Gleaner readers tend to be among the most well-read and sophisticated information consumers in the Las Vegas MSA (see, Gleaner readers know what MSA means!). So a recent spate of stories in area media, some of them more trenchant than others, explaining Nevada's failure, as a state, will shock or surprise exactly no one who has paid even casual attention to this humble little corner of the Facebook machine.
On what is clearly a related note, erudite readers also may be familiar (Krugman riffed on it last month) with Australian economist John Quiqqin's popularization of the term "Zombie economics" and his 2010 book of that title.
Blind faith in free markets, the privatization fetish, trickle-down economics and other deeply ideological notions "have failed the test of the global financial crisis," Quiggin writes. Yet...
...the ideas that brought the global financial system to the brink of meltdown, and have already caused thousands of firms to fail and cost millions of workers their jobs, still underlie the thinking of those who are trying to respond to the crisis and, to a large extent, of the commentators and analysts who assess those responses. These ideas are neither alive nor dead; rather, they are undead, or zombie ideas.
Or as Gov. Brian Sandoval (pictured with Chuck Muth and Somer Hollingsworth) chants in an unearthly tone while fellow soulless Nevadans wander aimlessly from one shiny/moving/warm object to another amid civilization's crumbling rotting remains, "no new taxes."
Damn, Gleanster.
I always believed the extras that played the zombies in George Romero's 1968 classic "Night Of The Living Dead" were in fact Republicans.
YOU HAVE PROVED IT!
Posted by: ColinFromLasVegas | 01/05/2011 at 02:34 PM
What the Michigan Snowmobilers Association has to do with Nevada I have no idea, nor why you reference them in your article. Regardless of what area of which you speak, Nevada does not have a taxing problem, we have a spending problem. We spend money to lock up prisoners, educate kids, and take care of sick people. We have to spend less money doing that. And we already spend less than almost any state in the country. See the problem?

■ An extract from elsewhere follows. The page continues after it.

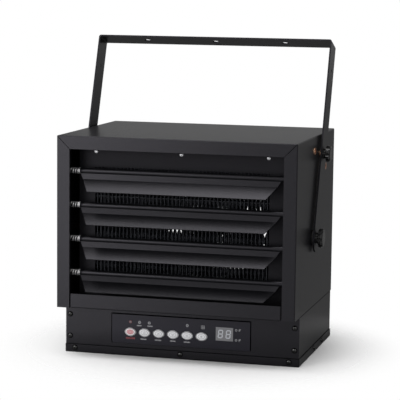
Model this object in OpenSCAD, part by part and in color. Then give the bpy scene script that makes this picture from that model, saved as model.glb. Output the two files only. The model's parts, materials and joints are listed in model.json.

Posted by: Goldy | 01/05/2011 at 02:49 PM
Zombie economics ... 30 years on the road to nowhere.
When do we admit we're lost & turn the car around??
Posted by: Susan | 01/05/2011 at 03:56 PM
Gleaner:
I have NOT read Quiggins' book, Zombie Economics, but I just finished reading John Cassidy's 2009 book, How Markets Fail, which seems to cover much of the same ground. Cassidy constrasts what he calls "Utopian economics": free markets, Milton Friedman, etc. etc. with "Reality-Based Economics". (Cassidy is a writer for The New Yorker).
Cassidy explains that Friedman's ideas, in a minority in the 1950's and 1960's, came to be widely accepted in the 1970's and 1980's. But now, in the 2008 collapse, the banking system was only saved from total collapse by government intervention, something that Friedman abhorred. Cassidy claims that the vision of markets (and banks) being self-regulating has been totally discredited.
I hope Cassidy is right.
Thanks for the tip, gleaner, I'll look for the Quiggins book.
Posted by: Observer | 01/05/2011 at 04:07 PM
@ Observer;
Friedman was the 'genius' that got Nixon to "default on American obligations" of the 1944 Bretton Woods Agreement and "Just let the free market set currency exchange rates and trade deficits will self-correct" when he pushed Nixon to abandon the golod standard.
http://www.nytimes.com/2010/08/01/opinion/01stockman.html
Take a read of Reagan's OMB Director, David Stockman's, editorial, NYT 7.31.10, concerning the GOP led "Four Deformations of the Apocalypse" and the destruction of the U.S. economy.
http://www.nytimes.com/2010/08/01/opinion/01stockman.html
Odd how Muth's PAC has been silent since 2006 when his PAC's campaign spending in Nevada was reported on this website, and obviously he is the pudgy one in the picture above.